Exercise details:
Answer with a single number, the count of lines holding the word "joints".

Data block:
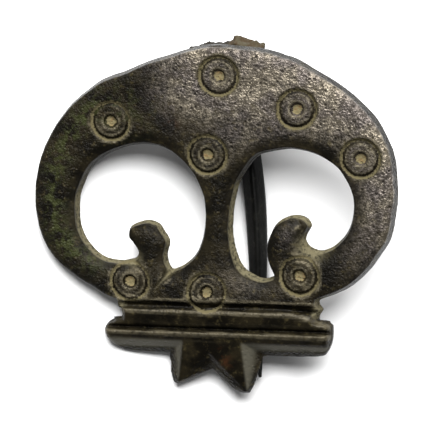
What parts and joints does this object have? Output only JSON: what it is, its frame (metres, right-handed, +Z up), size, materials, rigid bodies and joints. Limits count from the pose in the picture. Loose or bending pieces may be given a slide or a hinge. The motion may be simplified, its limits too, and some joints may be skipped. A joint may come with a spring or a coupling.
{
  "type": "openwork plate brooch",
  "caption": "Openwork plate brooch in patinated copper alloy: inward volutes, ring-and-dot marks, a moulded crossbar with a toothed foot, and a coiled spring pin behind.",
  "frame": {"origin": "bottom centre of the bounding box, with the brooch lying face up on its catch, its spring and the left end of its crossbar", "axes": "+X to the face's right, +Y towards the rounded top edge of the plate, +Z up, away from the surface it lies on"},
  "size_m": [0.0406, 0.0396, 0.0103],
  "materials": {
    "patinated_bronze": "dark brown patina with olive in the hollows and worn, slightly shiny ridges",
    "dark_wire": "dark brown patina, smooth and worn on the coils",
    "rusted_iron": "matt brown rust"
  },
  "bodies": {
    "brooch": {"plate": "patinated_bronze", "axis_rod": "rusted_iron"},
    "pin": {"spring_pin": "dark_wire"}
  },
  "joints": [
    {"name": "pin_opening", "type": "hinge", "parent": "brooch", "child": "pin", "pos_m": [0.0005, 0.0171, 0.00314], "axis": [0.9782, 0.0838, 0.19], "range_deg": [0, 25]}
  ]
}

The response:
2